Work to complete >>
Repeat all entries exactly.

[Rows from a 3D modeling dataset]

□ □ □ □ □

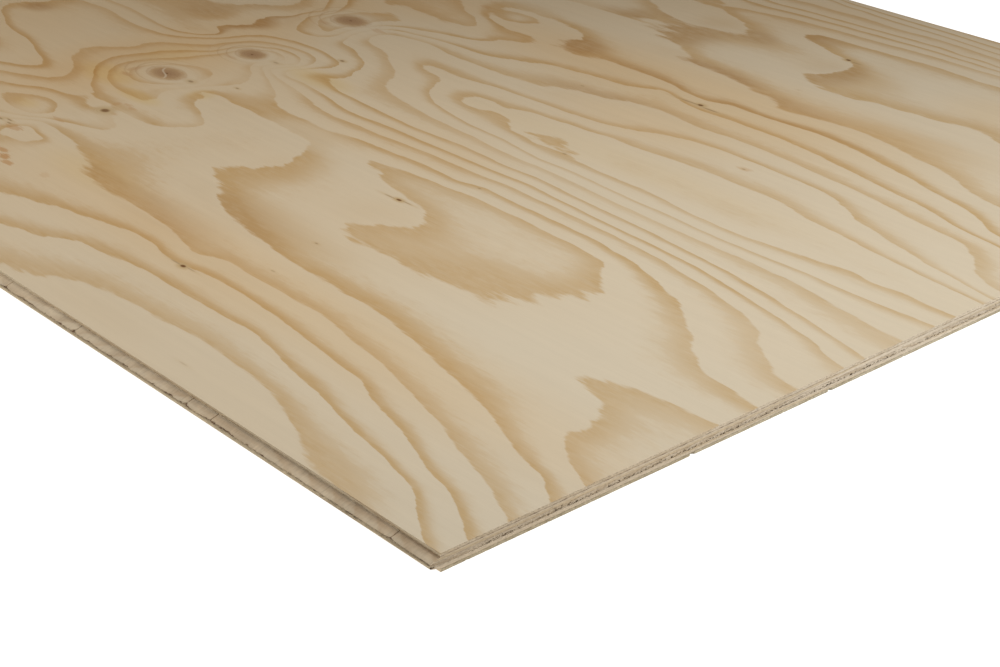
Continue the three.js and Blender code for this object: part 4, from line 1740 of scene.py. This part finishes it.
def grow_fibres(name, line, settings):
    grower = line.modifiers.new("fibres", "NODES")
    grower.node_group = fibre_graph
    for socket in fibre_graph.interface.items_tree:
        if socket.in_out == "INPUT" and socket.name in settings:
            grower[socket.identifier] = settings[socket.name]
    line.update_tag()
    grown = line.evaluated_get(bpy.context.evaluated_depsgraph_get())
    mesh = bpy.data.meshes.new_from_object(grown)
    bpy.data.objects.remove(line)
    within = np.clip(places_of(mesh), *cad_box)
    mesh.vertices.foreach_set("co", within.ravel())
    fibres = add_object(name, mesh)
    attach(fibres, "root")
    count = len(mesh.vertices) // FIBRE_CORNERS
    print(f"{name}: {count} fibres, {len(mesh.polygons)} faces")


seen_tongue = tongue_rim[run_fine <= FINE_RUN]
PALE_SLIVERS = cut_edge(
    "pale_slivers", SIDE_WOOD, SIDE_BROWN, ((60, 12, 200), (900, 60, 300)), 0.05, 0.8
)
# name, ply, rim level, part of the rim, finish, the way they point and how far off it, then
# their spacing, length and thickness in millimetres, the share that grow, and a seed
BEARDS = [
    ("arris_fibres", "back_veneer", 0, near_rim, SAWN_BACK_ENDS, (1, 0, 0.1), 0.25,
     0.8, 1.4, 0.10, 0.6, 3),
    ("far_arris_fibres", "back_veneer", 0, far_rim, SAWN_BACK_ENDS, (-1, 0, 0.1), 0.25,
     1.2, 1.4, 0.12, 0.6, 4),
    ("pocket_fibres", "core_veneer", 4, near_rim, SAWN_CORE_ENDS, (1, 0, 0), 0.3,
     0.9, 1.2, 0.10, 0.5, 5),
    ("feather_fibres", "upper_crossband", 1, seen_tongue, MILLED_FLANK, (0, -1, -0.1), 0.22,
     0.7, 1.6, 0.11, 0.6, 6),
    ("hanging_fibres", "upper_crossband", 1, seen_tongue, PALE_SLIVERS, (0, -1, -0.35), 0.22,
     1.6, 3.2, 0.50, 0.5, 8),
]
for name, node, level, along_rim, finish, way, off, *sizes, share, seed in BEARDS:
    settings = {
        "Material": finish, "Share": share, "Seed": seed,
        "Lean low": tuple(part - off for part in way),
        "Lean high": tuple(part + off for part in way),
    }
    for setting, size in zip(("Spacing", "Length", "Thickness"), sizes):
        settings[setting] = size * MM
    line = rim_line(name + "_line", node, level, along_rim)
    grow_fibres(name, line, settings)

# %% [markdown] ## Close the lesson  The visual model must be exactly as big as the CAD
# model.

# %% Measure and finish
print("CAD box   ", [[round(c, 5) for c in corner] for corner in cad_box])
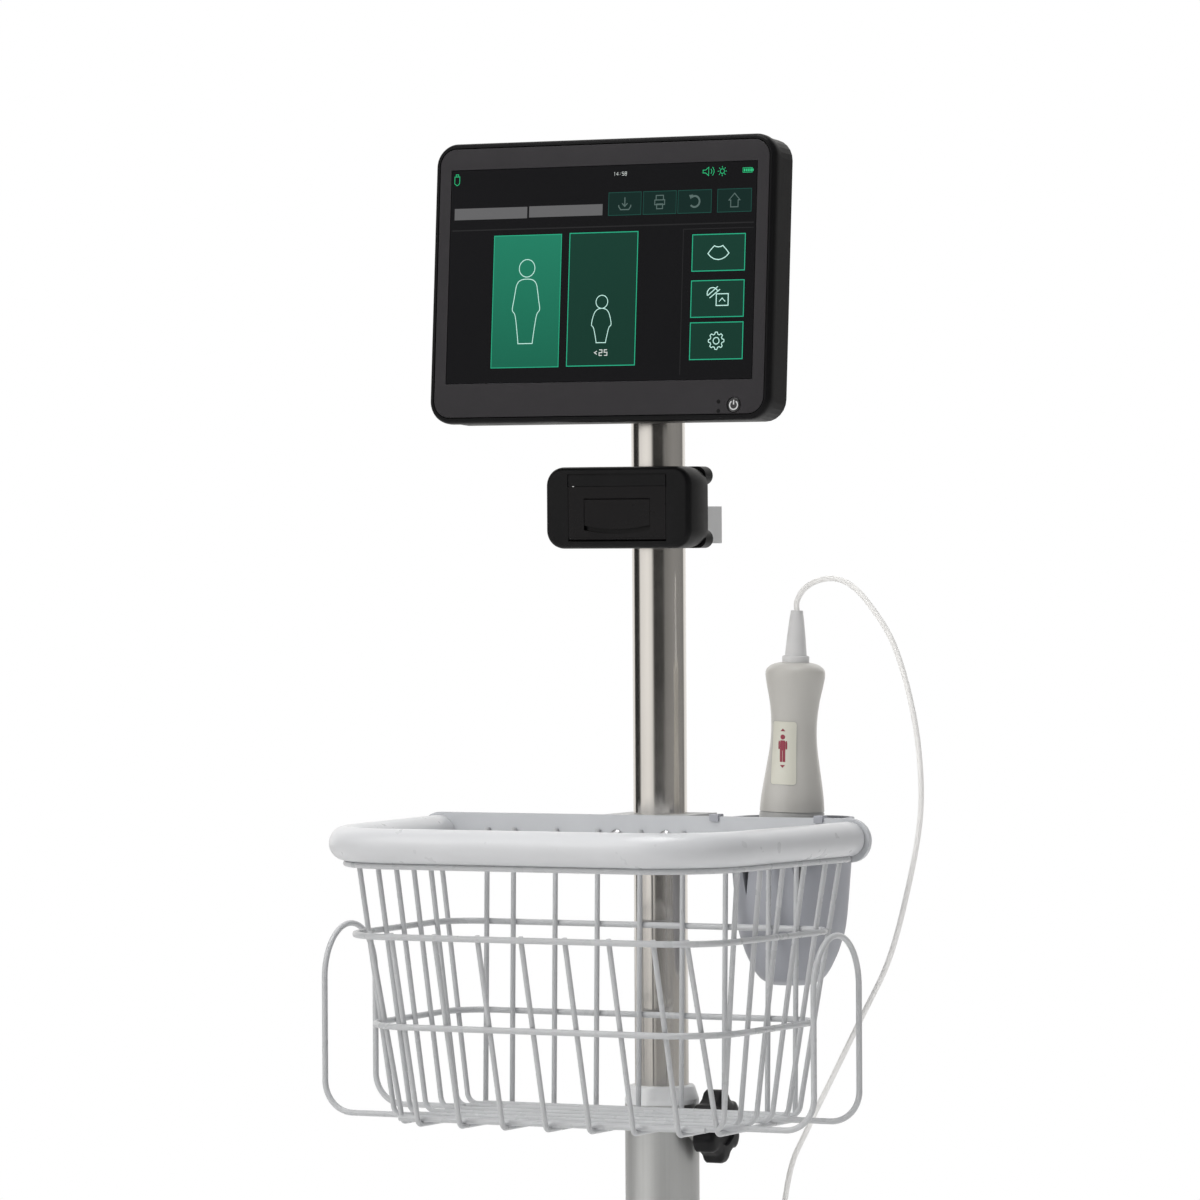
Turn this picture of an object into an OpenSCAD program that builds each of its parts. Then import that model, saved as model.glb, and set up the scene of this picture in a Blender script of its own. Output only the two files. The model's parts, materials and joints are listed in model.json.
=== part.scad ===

□ □ □ □ □

Completed exercise >>
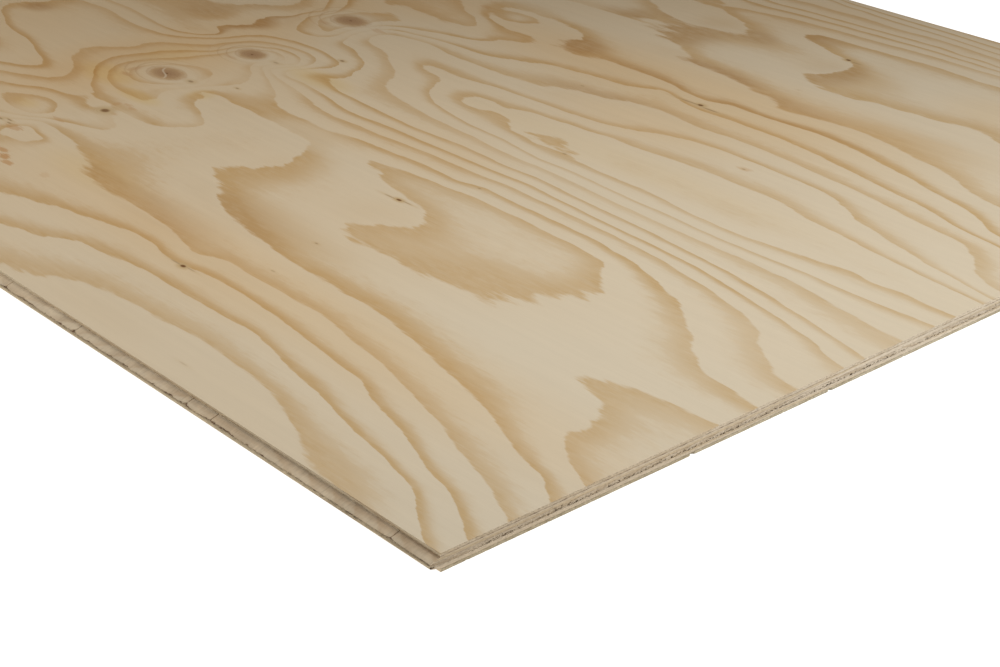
Continue the three.js and Blender code for this object: part 4, from line 1740 of scene.py. This part finishes it.
def grow_fibres(name, line, settings):
    grower = line.modifiers.new("fibres", "NODES")
    grower.node_group = fibre_graph
    for socket in fibre_graph.interface.items_tree:
        if socket.in_out == "INPUT" and socket.name in settings:
            grower[socket.identifier] = settings[socket.name]
    line.update_tag()
    grown = line.evaluated_get(bpy.context.evaluated_depsgraph_get())
    mesh = bpy.data.meshes.new_from_object(grown)
    bpy.data.objects.remove(line)
    within = np.clip(places_of(mesh), *cad_box)
    mesh.vertices.foreach_set("co", within.ravel())
    fibres = add_object(name, mesh)
    attach(fibres, "root")
    count = len(mesh.vertices) // FIBRE_CORNERS
    print(f"{name}: {count} fibres, {len(mesh.polygons)} faces")


seen_tongue = tongue_rim[run_fine <= FINE_RUN]
PALE_SLIVERS = cut_edge(
    "pale_slivers", SIDE_WOOD, SIDE_BROWN, ((60, 12, 200), (900, 60, 300)), 0.05, 0.8
)
# name, ply, rim level, part of the rim, finish, the way they point and how far off it, then
# their spacing, length and thickness in millimetres, the share that grow, and a seed
BEARDS = [
    ("arris_fibres", "back_veneer", 0, near_rim, SAWN_BACK_ENDS, (1, 0, 0.1), 0.25,
     0.8, 1.4, 0.10, 0.6, 3),
    ("far_arris_fibres", "back_veneer", 0, far_rim, SAWN_BACK_ENDS, (-1, 0, 0.1), 0.25,
     1.2, 1.4, 0.12, 0.6, 4),
    ("pocket_fibres", "core_veneer", 4, near_rim, SAWN_CORE_ENDS, (1, 0, 0), 0.3,
     0.9, 1.2, 0.10, 0.5, 5),
    ("feather_fibres", "upper_crossband", 1, seen_tongue, MILLED_FLANK, (0, -1, -0.1), 0.22,
     0.7, 1.6, 0.11, 0.6, 6),
    ("hanging_fibres", "upper_crossband", 1, seen_tongue, PALE_SLIVERS, (0, -1, -0.35), 0.22,
     1.6, 3.2, 0.50, 0.5, 8),
]
for name, node, level, along_rim, finish, way, off, *sizes, share, seed in BEARDS:
    settings = {
        "Material": finish, "Share": share, "Seed": seed,
        "Lean low": tuple(part - off for part in way),
        "Lean high": tuple(part + off for part in way),
    }
    for setting, size in zip(("Spacing", "Length", "Thickness"), sizes):
        settings[setting] = size * MM
    line = rim_line(name + "_line", node, level, along_rim)
    grow_fibres(name, line, settings)

# %% [markdown] ## Close the lesson  The visual model must be exactly as big as the CAD
# model.

# %% Measure and finish
print("CAD box   ", [[round(c, 5) for c in corner] for corner in cad_box])
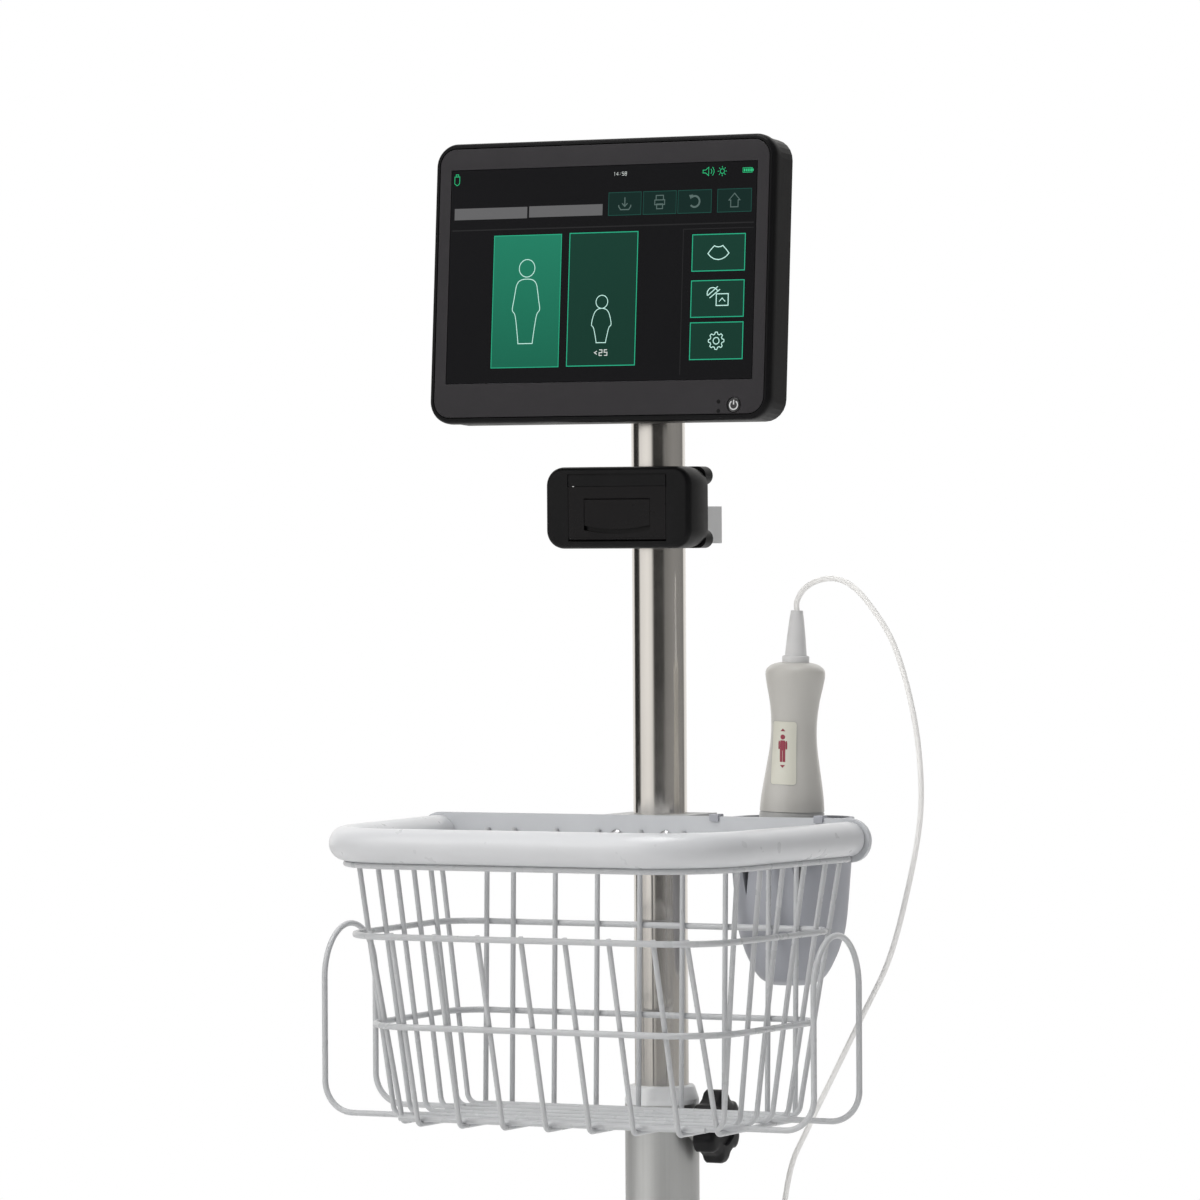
Turn this picture of an object into an OpenSCAD program that builds each of its parts. Then import that model, saved as model.glb, and set up the scene of this picture in a Blender script of its own. Output only the two files. The model's parts, materials and joints are listed in model.json.
=== part.scad ===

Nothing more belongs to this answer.